Restate, word for word, every line of the data.

>> BEGIN Data segment

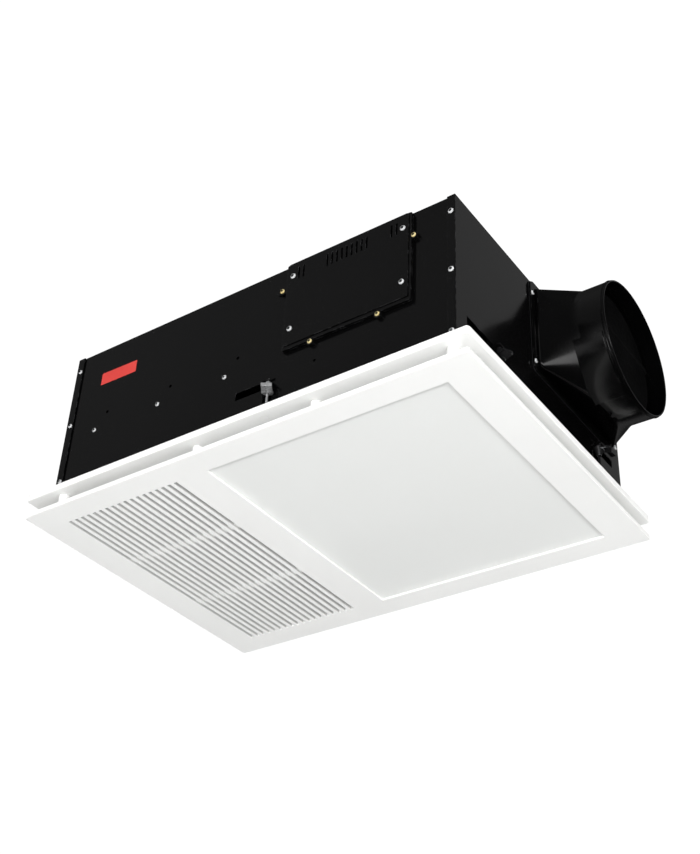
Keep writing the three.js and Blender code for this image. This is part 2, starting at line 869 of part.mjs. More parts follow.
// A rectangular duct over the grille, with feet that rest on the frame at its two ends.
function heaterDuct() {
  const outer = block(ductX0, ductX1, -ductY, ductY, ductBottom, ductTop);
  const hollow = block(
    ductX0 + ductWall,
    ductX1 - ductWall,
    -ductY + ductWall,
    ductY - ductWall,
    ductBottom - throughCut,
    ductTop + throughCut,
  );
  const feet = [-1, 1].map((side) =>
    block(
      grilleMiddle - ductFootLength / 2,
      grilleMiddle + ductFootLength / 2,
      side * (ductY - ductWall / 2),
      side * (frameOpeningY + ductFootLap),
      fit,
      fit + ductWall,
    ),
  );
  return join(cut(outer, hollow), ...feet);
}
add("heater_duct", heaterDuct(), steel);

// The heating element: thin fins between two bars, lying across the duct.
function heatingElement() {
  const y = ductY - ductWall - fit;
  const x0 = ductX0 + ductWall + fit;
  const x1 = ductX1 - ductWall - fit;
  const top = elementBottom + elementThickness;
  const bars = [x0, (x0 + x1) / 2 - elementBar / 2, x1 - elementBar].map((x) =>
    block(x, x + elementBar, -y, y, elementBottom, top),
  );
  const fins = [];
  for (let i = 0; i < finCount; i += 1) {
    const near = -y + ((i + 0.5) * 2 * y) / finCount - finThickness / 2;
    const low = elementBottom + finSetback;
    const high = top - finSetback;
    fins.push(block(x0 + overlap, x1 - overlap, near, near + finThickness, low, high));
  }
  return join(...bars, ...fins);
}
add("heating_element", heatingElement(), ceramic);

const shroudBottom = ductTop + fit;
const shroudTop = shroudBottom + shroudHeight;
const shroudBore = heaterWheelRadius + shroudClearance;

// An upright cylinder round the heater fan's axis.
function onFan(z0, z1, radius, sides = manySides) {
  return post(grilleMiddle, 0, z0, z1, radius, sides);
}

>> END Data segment

-- Answer --
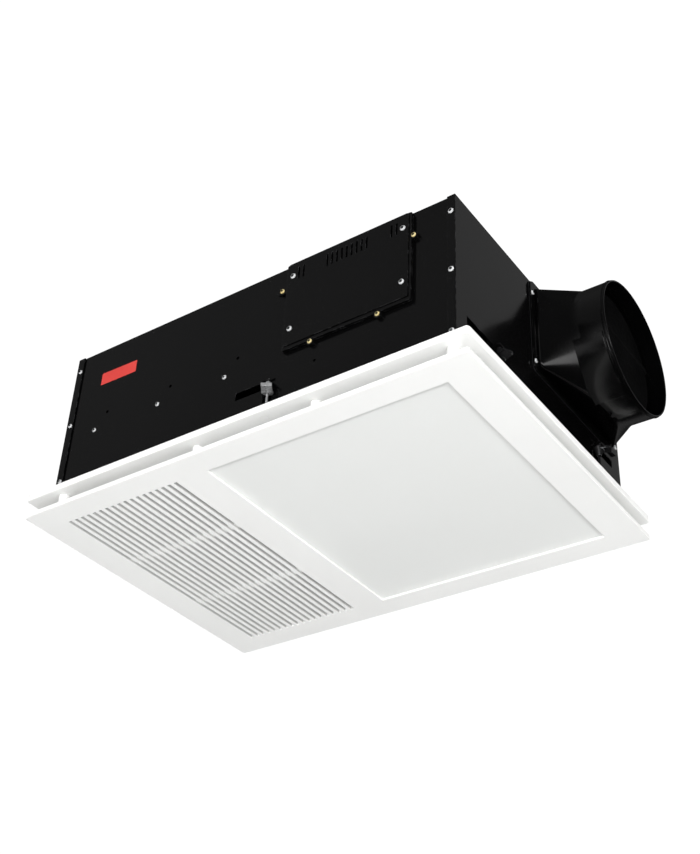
Keep writing the three.js and Blender code for this image. This is part 2, starting at line 869 of part.mjs. More parts follow.
// A rectangular duct over the grille, with feet that rest on the frame at its two ends.
function heaterDuct() {
  const outer = block(ductX0, ductX1, -ductY, ductY, ductBottom, ductTop);
  const hollow = block(
    ductX0 + ductWall,
    ductX1 - ductWall,
    -ductY + ductWall,
    ductY - ductWall,
    ductBottom - throughCut,
    ductTop + throughCut,
  );
  const feet = [-1, 1].map((side) =>
    block(
      grilleMiddle - ductFootLength / 2,
      grilleMiddle + ductFootLength / 2,
      side * (ductY - ductWall / 2),
      side * (frameOpeningY + ductFootLap),
      fit,
      fit + ductWall,
    ),
  );
  return join(cut(outer, hollow), ...feet);
}
add("heater_duct", heaterDuct(), steel);

// The heating element: thin fins between two bars, lying across the duct.
function heatingElement() {
  const y = ductY - ductWall - fit;
  const x0 = ductX0 + ductWall + fit;
  const x1 = ductX1 - ductWall - fit;
  const top = elementBottom + elementThickness;
  const bars = [x0, (x0 + x1) / 2 - elementBar / 2, x1 - elementBar].map((x) =>
    block(x, x + elementBar, -y, y, elementBottom, top),
  );
  const fins = [];
  for (let i = 0; i < finCount; i += 1) {
    const near = -y + ((i + 0.5) * 2 * y) / finCount - finThickness / 2;
    const low = elementBottom + finSetback;
    const high = top - finSetback;
    fins.push(block(x0 + overlap, x1 - overlap, near, near + finThickness, low, high));
  }
  return join(...bars, ...fins);
}
add("heating_element", heatingElement(), ceramic);

const shroudBottom = ductTop + fit;
const shroudTop = shroudBottom + shroudHeight;
const shroudBore = heaterWheelRadius + shroudClearance;

// An upright cylinder round the heater fan's axis.
function onFan(z0, z1, radius, sides = manySides) {
  return post(grilleMiddle, 0, z0, z1, radius, sides);
}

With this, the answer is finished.